La justice est une question controversée. Aussi a-t-on cru que, comme pour n’importe quelle autre question pratique, tout s’y ramenait à la convention : « Les choses belles et les choses justes qui sont l’objet de la Politique, donnent lieu à de telles incertitudes qu’on a pu croire qu’elles existaient seulement par convention et non par nature » (livre I). Cet avertissement définit bien la position d’Aristote. Entre la voie paresseuse du conventionnalisme, défendue par les sophistes, et l’universalisme abstrait de l’ontologie platonicienne, Aristote défend une rationalité pratique qui concilie la sagesse du langage et le savoir philosophique,  l’éthique et la politique, la nature et la loi. C’est pourquoi on peut tenir le chapitre 10, où Aristote aborde la question du droit naturel, come le sommet de tout le traité sur la justice.

Le livre V comporte deux parties. Après un premier chapitre consacré à des considérations de méthode, Aristote procède, du chapitre 3 eu chapitre 10, aux divisions objectives du juste et de l’injuste. Voici comment cette partie s’organise. Aristote traite d’abord des espèces de la justice. Au chapitre 2, il distingue deux sens aux mots de « juste » et de « injuste », qu’il examine successivement : au chapitre 3, la justice universelle ou légale et aux chapitres 4 et 5, la justice particulière ou, pour ainsi dire, la justice-égalité.

Aristote procède ensuite à la subdivision de la deuxième espèce de justice. La chapitre 6 est consacré à la justice distributive, le chapitre 7 à la justice corrective. Le chapitre 8 complète l’analyse de la justice particulière en examinant le rapport entre justice et réciprocité, c’est-à-dire principalement le rôle de la monnaie dans l’établissement de la valeur. C’est ce sens du juste que la tradition a appelé « justice commutative ».

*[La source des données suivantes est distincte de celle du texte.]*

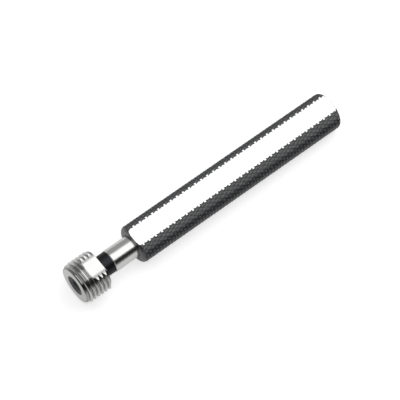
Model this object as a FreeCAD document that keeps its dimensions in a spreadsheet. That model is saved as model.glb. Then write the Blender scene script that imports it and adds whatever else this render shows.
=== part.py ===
import FreeCAD, Part
import os
import Sketcher

# A single-ended thread plug gauge, in millimetres. The tool's axis is X and the origin is the
# centre of the front face of the threaded head; +X runs along the tool to the rear of the handle.
# +Z is square to the ground flats, so the flats that carry the marking face up.

# Every size that can be set by itself: name, value, meaning.
SIZES = [
    # the threaded head
    ("thread_major_dia", 20.0, "diameter over the thread crests"),
    ("thread_pitch", 2.0, "distance from crest to crest"),
    ("thread_angle", 60.0, "angle between the flanks, degrees"),
    ("crest_width", 0.25, "flat left on each crest, an eighth of the pitch"),
    ("thread_depth", 1.227, "from the crest down to the relieved root"),
    ("thread_start", 0.8, "front face to the first groove's middle, over the upper flat"),
    ("head_length", 13.4, "front face to rear face of the head"),
    ("lead_depth", 1.2, "from the crest down to the front edge of the lead chamfer"),
    ("lead_angle", 30.0, "lead chamfer measured from the axis, degrees"),
    ("rear_chamfer", 0.9, "45 degree chamfer at the rear of the thread"),
    ("marking_height", 7.6, "axis to the flat ground across the rear of the thread"),
    ("marking_start", 6.0, "front face to the nearest point of that flat"),
    ("marking_cutter_dia", 40.0, "cutter that leaves the round front end of that flat"),
    # the centre hole in the front face
    ("guard_dia", 10.0, "mouth of the protective countersink"),
    ("guard_angle", 120.0, "included angle of the protective countersink, degrees"),
    ("centre_dia", 6.7, "large end of the centre"),
    ("centre_angle", 60.0, "included angle of the centre, degrees"),
    ("pilot_dia", 3.15, "pilot drill"),
    ("pilot_length", 2.0, "parallel part of the pilot hole"),
    ("drill_point_angle", 118.0, "included angle of a drilled bottom, degrees"),
    # the neck, the shank and the tang
    ("neck_dia", 10.4, "unground neck behind the head"),
    ("neck_length", 5.8, "rear face of the head to the shank"),
    ("neck_corner", 0.5, "45 degree corner where the neck meets the head"),
    ("shank_dia", 11.0, "large end of the taper shank"),
    ("shank_chamfer", 0.2, "edge break at the large end of the shank"),
    ("shank_exposed", 12.4, "length of shank in front of the handle"),
    ("taper_ratio", 50.0, "length in which the taper loses one unit of diameter"),
    ("tang_length", 30.0, "length of taper inside the handle"),
    ("tang_chamfer", 0.8, "45 degree chamfer at the end of the tang"),
    # the handle
    ("handle_dia", 18.6, "diameter over the knurl"),
    ("handle_length", 115.0, "front face to rear face of the handle"),
    ("end_radius", 2.0, "rounding of both ends"),
    ("flat_height", 7.8, "axis to each ground flat"),
    ("flat_count", 2.0, "flats around the handle"),
    ("mouth_chamfer", 0.3, "edge break at the mouth of the socket"),
    ("seat_clearance", 0.01, "radial allowance between tang and socket"),
    ("socket_end_gap", 1.5, "room behind the end of the tang"),
]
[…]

Aristote revient pour finir, au chapitre 10, à ce qui constitue l’objet de traité, la justice politique, et où il expose une théorie originale du droit naturel.

Dans la seconde partie, Aristote aborde plutôt les « dispositions subjectives requises pour la justice », distinguant par exemple entre l’acte injuste et l’acte d’injustice, et examinant un certain nombre d’apories liées au caractère volontaire ou de bon gré de l’acte juste. C’est dans cette seconde partie qu’on trouve le chapitre consacré au rapport entre la justice et l’équité, que certains commentateurs ont choisi de considérer comme la conclusion du traité.